_Required task:_
Read the data and repeat all of it exactly.

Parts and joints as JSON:
+++++

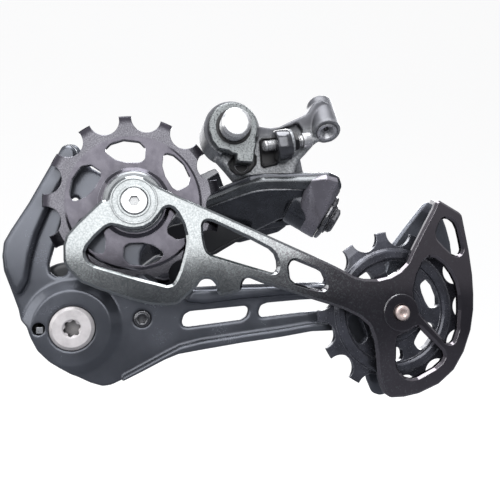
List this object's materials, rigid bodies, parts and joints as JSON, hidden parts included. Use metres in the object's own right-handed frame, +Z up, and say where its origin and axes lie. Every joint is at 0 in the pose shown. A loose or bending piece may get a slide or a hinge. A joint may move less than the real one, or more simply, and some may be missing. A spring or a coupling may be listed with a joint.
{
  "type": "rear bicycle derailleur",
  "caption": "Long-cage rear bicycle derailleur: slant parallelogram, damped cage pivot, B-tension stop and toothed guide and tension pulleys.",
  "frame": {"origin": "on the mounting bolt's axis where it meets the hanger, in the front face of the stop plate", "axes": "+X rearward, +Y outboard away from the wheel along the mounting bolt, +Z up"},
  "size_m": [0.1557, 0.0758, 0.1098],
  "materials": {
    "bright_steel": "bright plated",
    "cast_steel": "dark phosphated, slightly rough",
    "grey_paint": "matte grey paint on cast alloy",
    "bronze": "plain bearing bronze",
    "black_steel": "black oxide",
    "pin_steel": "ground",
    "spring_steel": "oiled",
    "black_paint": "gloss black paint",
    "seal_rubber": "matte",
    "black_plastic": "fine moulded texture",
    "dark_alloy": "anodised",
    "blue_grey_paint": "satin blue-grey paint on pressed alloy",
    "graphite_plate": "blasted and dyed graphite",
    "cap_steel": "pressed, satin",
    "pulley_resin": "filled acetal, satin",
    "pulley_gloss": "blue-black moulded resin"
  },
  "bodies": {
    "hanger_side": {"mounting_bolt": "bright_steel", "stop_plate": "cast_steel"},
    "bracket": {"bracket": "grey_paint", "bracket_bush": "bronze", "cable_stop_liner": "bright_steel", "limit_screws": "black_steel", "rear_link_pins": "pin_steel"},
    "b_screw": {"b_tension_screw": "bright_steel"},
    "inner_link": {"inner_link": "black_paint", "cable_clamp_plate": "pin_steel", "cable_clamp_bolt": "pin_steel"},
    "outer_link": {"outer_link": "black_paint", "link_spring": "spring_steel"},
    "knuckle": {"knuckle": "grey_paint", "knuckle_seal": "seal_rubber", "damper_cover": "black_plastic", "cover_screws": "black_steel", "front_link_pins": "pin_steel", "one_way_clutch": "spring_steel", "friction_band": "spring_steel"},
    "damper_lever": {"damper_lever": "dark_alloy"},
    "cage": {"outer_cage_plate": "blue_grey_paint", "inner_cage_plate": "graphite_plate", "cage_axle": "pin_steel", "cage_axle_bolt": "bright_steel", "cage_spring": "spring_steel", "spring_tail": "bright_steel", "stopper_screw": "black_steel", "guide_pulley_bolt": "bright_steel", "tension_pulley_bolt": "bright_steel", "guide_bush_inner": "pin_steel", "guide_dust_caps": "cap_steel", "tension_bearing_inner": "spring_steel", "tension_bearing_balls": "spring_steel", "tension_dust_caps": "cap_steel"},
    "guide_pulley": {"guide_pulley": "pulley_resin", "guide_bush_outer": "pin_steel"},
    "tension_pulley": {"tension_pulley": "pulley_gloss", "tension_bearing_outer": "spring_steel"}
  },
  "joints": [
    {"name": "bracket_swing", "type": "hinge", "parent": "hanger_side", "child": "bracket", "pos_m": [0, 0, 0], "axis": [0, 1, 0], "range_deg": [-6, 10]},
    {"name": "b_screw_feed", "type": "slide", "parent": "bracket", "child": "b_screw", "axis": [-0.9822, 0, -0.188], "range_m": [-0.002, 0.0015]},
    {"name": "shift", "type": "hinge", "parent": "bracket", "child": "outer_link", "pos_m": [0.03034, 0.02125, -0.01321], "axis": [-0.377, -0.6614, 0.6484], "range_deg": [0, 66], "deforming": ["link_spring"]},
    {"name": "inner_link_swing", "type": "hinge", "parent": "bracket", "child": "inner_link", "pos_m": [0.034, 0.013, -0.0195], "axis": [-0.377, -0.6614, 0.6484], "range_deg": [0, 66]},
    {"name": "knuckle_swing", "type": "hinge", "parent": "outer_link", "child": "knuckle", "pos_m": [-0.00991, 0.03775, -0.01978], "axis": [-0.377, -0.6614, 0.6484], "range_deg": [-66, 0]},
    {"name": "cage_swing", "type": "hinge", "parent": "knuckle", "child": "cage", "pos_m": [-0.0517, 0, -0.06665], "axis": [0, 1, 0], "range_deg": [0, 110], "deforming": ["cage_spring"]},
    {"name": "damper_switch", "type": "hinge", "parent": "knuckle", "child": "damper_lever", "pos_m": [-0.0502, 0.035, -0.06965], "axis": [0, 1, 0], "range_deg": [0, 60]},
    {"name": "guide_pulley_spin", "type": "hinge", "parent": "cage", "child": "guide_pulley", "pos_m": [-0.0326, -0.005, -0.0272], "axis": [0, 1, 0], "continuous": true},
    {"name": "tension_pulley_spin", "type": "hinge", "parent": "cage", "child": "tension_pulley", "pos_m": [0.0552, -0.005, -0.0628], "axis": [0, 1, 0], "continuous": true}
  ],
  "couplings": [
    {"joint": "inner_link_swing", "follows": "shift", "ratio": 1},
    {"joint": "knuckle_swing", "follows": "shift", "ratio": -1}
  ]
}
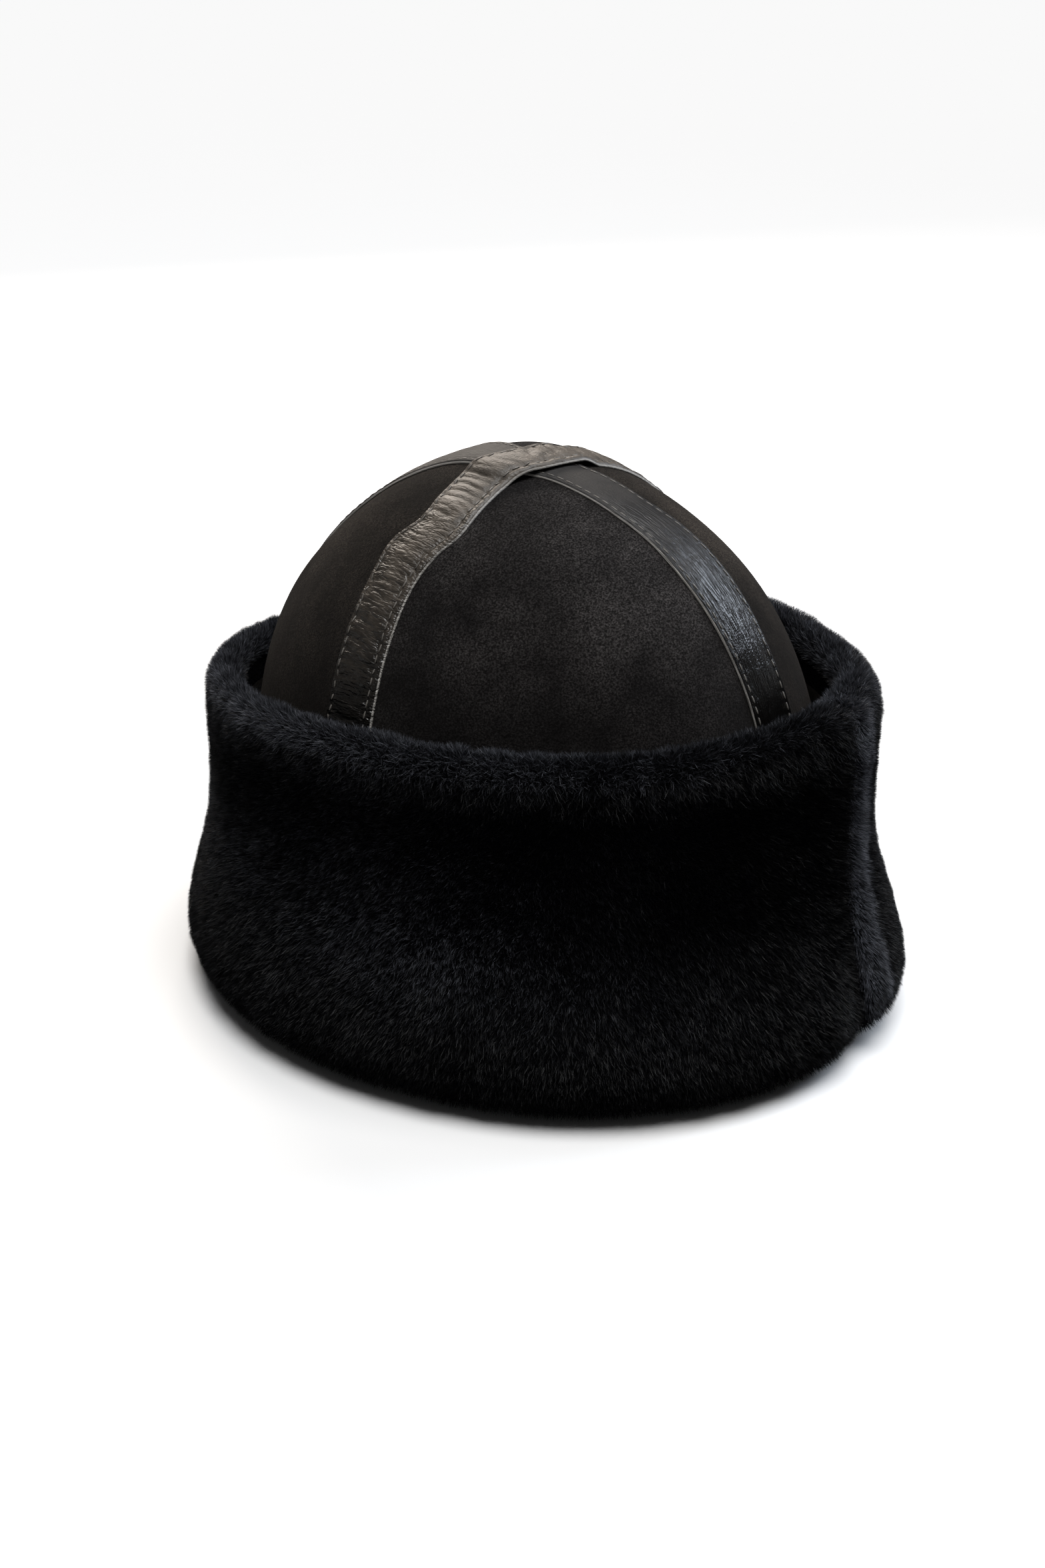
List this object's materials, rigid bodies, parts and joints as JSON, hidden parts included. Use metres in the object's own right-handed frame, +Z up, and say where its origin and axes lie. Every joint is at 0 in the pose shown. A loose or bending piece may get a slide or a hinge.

+++++

_Task response:_
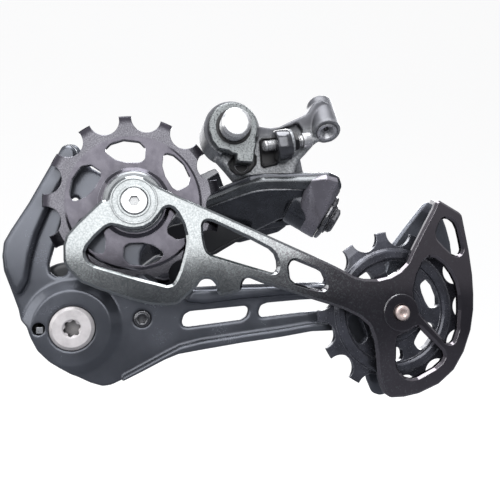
List this object's materials, rigid bodies, parts and joints as JSON, hidden parts included. Use metres in the object's own right-handed frame, +Z up, and say where its origin and axes lie. Every joint is at 0 in the pose shown. A loose or bending piece may get a slide or a hinge. A joint may move less than the real one, or more simply, and some may be missing. A spring or a coupling may be listed with a joint.
{
  "type": "rear bicycle derailleur",
  "caption": "Long-cage rear bicycle derailleur: slant parallelogram, damped cage pivot, B-tension stop and toothed guide and tension pulleys.",
  "frame": {"origin": "on the mounting bolt's axis where it meets the hanger, in the front face of the stop plate", "axes": "+X rearward, +Y outboard away from the wheel along the mounting bolt, +Z up"},
  "size_m": [0.1557, 0.0758, 0.1098],
  "materials": {
    "bright_steel": "bright plated",
    "cast_steel": "dark phosphated, slightly rough",
    "grey_paint": "matte grey paint on cast alloy",
    "bronze": "plain bearing bronze",
    "black_steel": "black oxide",
    "pin_steel": "ground",
    "spring_steel": "oiled",
    "black_paint": "gloss black paint",
    "seal_rubber": "matte",
    "black_plastic": "fine moulded texture",
    "dark_alloy": "anodised",
    "blue_grey_paint": "satin blue-grey paint on pressed alloy",
    "graphite_plate": "blasted and dyed graphite",
    "cap_steel": "pressed, satin",
    "pulley_resin": "filled acetal, satin",
    "pulley_gloss": "blue-black moulded resin"
  },
  "bodies": {
    "hanger_side": {"mounting_bolt": "bright_steel", "stop_plate": "cast_steel"},
    "bracket": {"bracket": "grey_paint", "bracket_bush": "bronze", "cable_stop_liner": "bright_steel", "limit_screws": "black_steel", "rear_link_pins": "pin_steel"},
    "b_screw": {"b_tension_screw": "bright_steel"},
    "inner_link": {"inner_link": "black_paint", "cable_clamp_plate": "pin_steel", "cable_clamp_bolt": "pin_steel"},
    "outer_link": {"outer_link": "black_paint", "link_spring": "spring_steel"},
    "knuckle": {"knuckle": "grey_paint", "knuckle_seal": "seal_rubber", "damper_cover": "black_plastic", "cover_screws": "black_steel", "front_link_pins": "pin_steel", "one_way_clutch": "spring_steel", "friction_band": "spring_steel"},
    "damper_lever": {"damper_lever": "dark_alloy"},
    "cage": {"outer_cage_plate": "blue_grey_paint", "inner_cage_plate": "graphite_plate", "cage_axle": "pin_steel", "cage_axle_bolt": "bright_steel", "cage_spring": "spring_steel", "spring_tail": "bright_steel", "stopper_screw": "black_steel", "guide_pulley_bolt": "bright_steel", "tension_pulley_bolt": "bright_steel", "guide_bush_inner": "pin_steel", "guide_dust_caps": "cap_steel", "tension_bearing_inner": "spring_steel", "tension_bearing_balls": "spring_steel", "tension_dust_caps": "cap_steel"},
    "guide_pulley": {"guide_pulley": "pulley_resin", "guide_bush_outer": "pin_steel"},
    "tension_pulley": {"tension_pulley": "pulley_gloss", "tension_bearing_outer": "spring_steel"}
  },
  "joints": [
    {"name": "bracket_swing", "type": "hinge", "parent": "hanger_side", "child": "bracket", "pos_m": [0, 0, 0], "axis": [0, 1, 0], "range_deg": [-6, 10]},
    {"name": "b_screw_feed", "type": "slide", "parent": "bracket", "child": "b_screw", "axis": [-0.9822, 0, -0.188], "range_m": [-0.002, 0.0015]},
    {"name": "shift", "type": "hinge", "parent": "bracket", "child": "outer_link", "pos_m": [0.03034, 0.02125, -0.01321], "axis": [-0.377, -0.6614, 0.6484], "range_deg": [0, 66], "deforming": ["link_spring"]},
    {"name": "inner_link_swing", "type": "hinge", "parent": "bracket", "child": "inner_link", "pos_m": [0.034, 0.013, -0.0195], "axis": [-0.377, -0.6614, 0.6484], "range_deg": [0, 66]},
    {"name": "knuckle_swing", "type": "hinge", "parent": "outer_link", "child": "knuckle", "pos_m": [-0.00991, 0.03775, -0.01978], "axis": [-0.377, -0.6614, 0.6484], "range_deg": [-66, 0]},
    {"name": "cage_swing", "type": "hinge", "parent": "knuckle", "child": "cage", "pos_m": [-0.0517, 0, -0.06665], "axis": [0, 1, 0], "range_deg": [0, 110], "deforming": ["cage_spring"]},
    {"name": "damper_switch", "type": "hinge", "parent": "knuckle", "child": "damper_lever", "pos_m": [-0.0502, 0.035, -0.06965], "axis": [0, 1, 0], "range_deg": [0, 60]},
    {"name": "guide_pulley_spin", "type": "hinge", "parent": "cage", "child": "guide_pulley", "pos_m": [-0.0326, -0.005, -0.0272], "axis": [0, 1, 0], "continuous": true},
    {"name": "tension_pulley_spin", "type": "hinge", "parent": "cage", "child": "tension_pulley", "pos_m": [0.0552, -0.005, -0.0628], "axis": [0, 1, 0], "continuous": true}
  ],
  "couplings": [
    {"joint": "inner_link_swing", "follows": "shift", "ratio": 1},
    {"joint": "knuckle_swing", "follows": "shift", "ratio": -1}
  ]
}
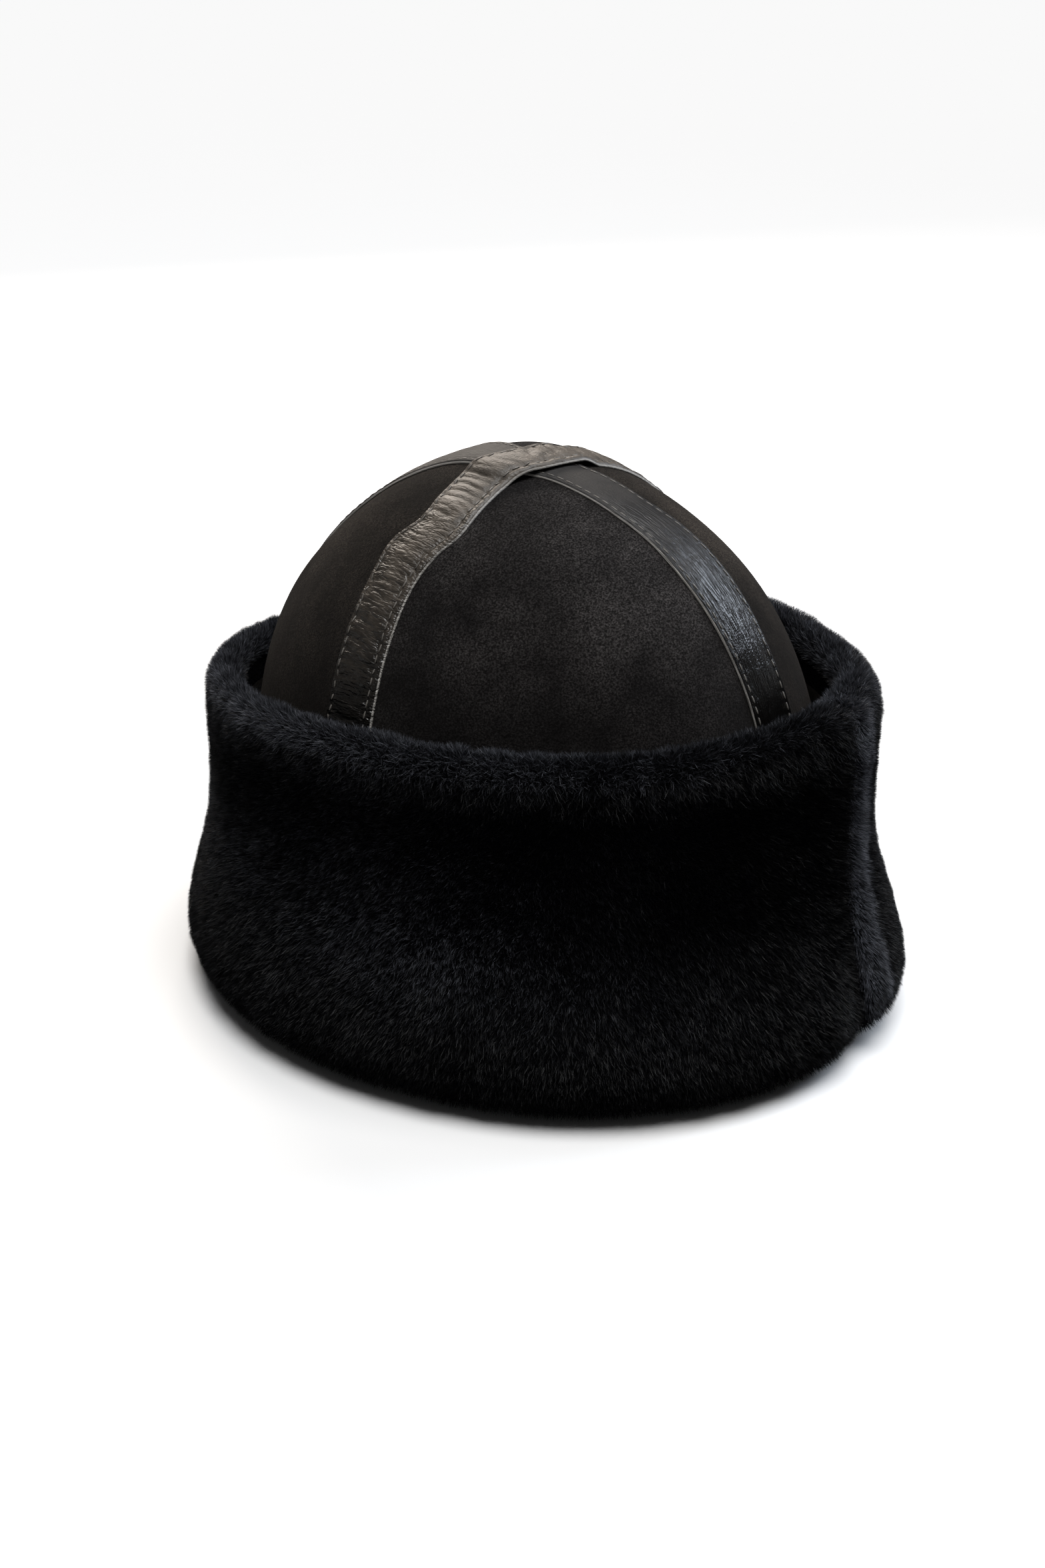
List this object's materials, rigid bodies, parts and joints as JSON, hidden parts included. Use metres in the object's own right-handed frame, +Z up, and say where its origin and axes lie. Every joint is at 0 in the pose shown. A loose or bending piece may get a slide or a hinge.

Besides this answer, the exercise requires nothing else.